1. Health benefits of vegetarian diets come from avoiding foods of animal origin.

It’s true that vegetarian diets provide many health benefits, but it is not quite true that it’s because people on these diets avoid eating meat.

Several other factors are important here. For instance, vegetarians usually base their diet on whole foods and avoid harmful refined (refined sugars, grains, oils, etc) and processed foods. By avoiding them, vegetarians don’t take in as many harmful ingredients and chemicals as someone who eats processed foods does.

2. A vegetarian diet doesn’t provide you with enough energy to be physically active.

There are many athletes who are vegetarian and don’t eat meat but can successfully engage in physical activities.

Tara Gidus, RD, a dietician and nutritionist, says that you can definitely have enough energy while only eating plants, you just need to learn which foods provide the best energy and are good alternatives when it comes to taking in nutrients that are usually found in animal products, such as vitamin B12 and protein.

3. If you become a vegetarian, you will lose weight.

Not all vegetarians are skinny. In fact there are numerous vegetarians who are struggling with their weight due to eating too many carbohydrates. Of course, if you are a vegetarian and pick your food well, you will look good, but if you’re eating lots of starchy carbs, you probably won’t.

As Gidus explains, “Vegetarians who eliminate meat but continue to eat highly processed foods are not getting the benefits of a plant-based diet.”

So, if you want to improve your health with a vegetarian diet, avoid processed foods and base your nutrition on whole plant foods. When you do that, you will probably also lose weight. But vegetarianism is not directly linked with weight loss.

4. Soy products are good substitutes for meat and dairy products.

Many vegetarians use soy products to satisfy their needs for protein. And although soy really is rich in protein, it can’t be said to be a healthier choice than meat, mostly because almost all soy on the market is highly processed, which makes it fairly unhealthy for consumption.


Besides that, processed soy foods contain high levels of trypsin inhibitors which can disrupt the process of protein digestion. Moreover, soybeans don’t contain cysteine, methionine and tryptophan, which are among the most important amino acids commonly taken in through meat.

In moderate amounts and when consumption is not frequent, soy can be harmless, but if your nutrition is based on these products, you should reconsider your food choices. Modernly used and sold soy contains phytoestrogens, which have been shown to depress thyroid function and cause sterility in all animals tested through research.

Soy is certainly not healthy, and especially not healthier than meat. But if you’re a vegetarian, try to find other sources of amino acids and try to stay away from soy as much as possible.

5. Vegetarians live longer and are at a lower risk of developing deadly diseases.

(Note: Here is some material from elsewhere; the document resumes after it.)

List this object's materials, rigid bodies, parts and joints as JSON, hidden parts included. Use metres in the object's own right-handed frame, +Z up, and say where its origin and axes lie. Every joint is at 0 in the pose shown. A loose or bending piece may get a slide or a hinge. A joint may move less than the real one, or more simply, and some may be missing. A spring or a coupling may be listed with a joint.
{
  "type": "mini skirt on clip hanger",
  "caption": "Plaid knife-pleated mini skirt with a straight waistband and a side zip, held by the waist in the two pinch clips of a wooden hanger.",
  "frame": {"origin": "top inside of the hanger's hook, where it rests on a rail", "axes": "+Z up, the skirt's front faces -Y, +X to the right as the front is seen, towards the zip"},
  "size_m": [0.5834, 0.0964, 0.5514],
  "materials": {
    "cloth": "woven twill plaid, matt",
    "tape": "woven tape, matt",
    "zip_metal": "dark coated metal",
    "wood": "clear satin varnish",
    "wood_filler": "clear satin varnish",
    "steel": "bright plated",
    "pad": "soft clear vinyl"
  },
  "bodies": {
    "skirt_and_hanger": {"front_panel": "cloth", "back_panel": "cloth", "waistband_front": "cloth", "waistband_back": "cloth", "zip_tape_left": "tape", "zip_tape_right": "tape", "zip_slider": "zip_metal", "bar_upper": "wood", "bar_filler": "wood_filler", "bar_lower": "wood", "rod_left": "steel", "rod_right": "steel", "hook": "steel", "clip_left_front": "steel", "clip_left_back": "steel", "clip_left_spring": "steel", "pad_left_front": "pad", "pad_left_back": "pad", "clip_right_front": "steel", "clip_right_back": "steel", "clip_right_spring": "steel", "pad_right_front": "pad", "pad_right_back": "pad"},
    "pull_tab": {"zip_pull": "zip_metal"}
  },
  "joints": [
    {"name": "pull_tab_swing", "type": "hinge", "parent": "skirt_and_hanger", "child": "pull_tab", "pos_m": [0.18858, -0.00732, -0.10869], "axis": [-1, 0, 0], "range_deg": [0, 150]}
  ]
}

Several studies claim that vegetarians live longer and are at a lower risk of developing deadly diseases, but this is more because vegetarians usually make healthier decisions when it comes to food than those who eat everything. Vegetarians are also less likely to take up smoking and drinking alcohol, and they take in more vitamins from plants.

However, meat eaters could also increase their fruit and vegetable intake and consume more vitamins without extracting meat from their diet. A study conducted in 1996 in the U.K. found that there is no difference in mortality rates between health conscious vegetarians and health conscious meat eaters.

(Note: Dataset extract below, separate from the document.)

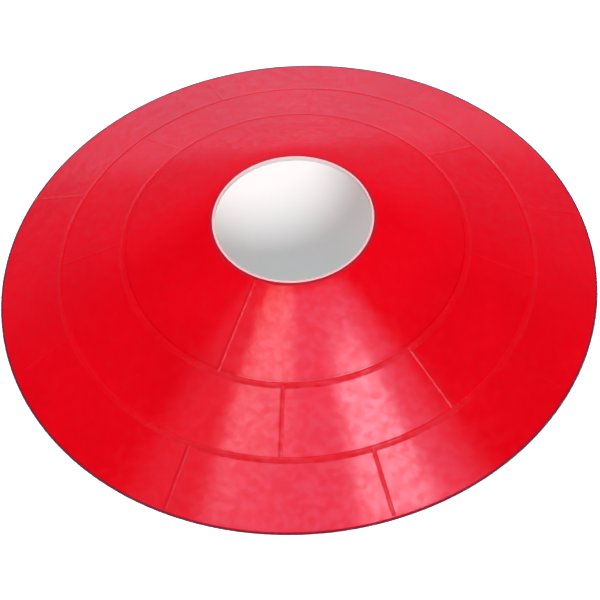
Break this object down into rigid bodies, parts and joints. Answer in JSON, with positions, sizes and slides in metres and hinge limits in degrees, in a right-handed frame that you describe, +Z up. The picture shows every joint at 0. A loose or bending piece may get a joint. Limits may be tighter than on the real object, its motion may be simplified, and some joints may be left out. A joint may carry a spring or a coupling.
{
  "type": "disc marker cone",
  "caption": "Low, flexible disc-shaped sports marker cone with a wide centre hole, two raised rings and staggered raised radial lines.",
  "frame": {"origin": "centre of the flat ring that the rim stands on, on the ground under the hole's axis", "axes": "+Z up along the hole's axis; -Y is the front as pictured; +X is to the right of the picture"},
  "size_m": [0.19, 0.19, 0.0402],
  "materials": {
    "red_plastic": "Glossy soft polyethylene, coloured through, with the faint mottle of a moulded sheet."
  },
  "bodies": {
    "root": {"cone_wall": "red_plastic", "hole_lip": "red_plastic", "base_rim": "red_plastic", "upper_ring_bead": "red_plastic", "lower_ring_bead": "red_plastic", "upper_line_beads": "red_plastic", "middle_line_beads": "red_plastic", "lower_line_beads": "red_plastic"}
  },
  "joints": []
}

So, it actually comes down to avoiding harmful foods and increasing the intake of healthy foods, and not avoiding meat altogether.

6. Being a vegetarian isn’t cheap.

This is not true at all. Junk food and meat are probably the most expensive foods on the market, while you can buy fruits and vegetables at much lower prices.

Fresh produce can sometimes be expensive – like when it’s not in season – but in that case you can also buy the frozen variants and get most of the nutrients the fresh produce would have, but at a lower cost.

For instance, frozen berries have all the same nutrients as the fresh ones, but are usually much less expensive. All it takes is research and you don’t have to be moneyless if you’re vegetarian.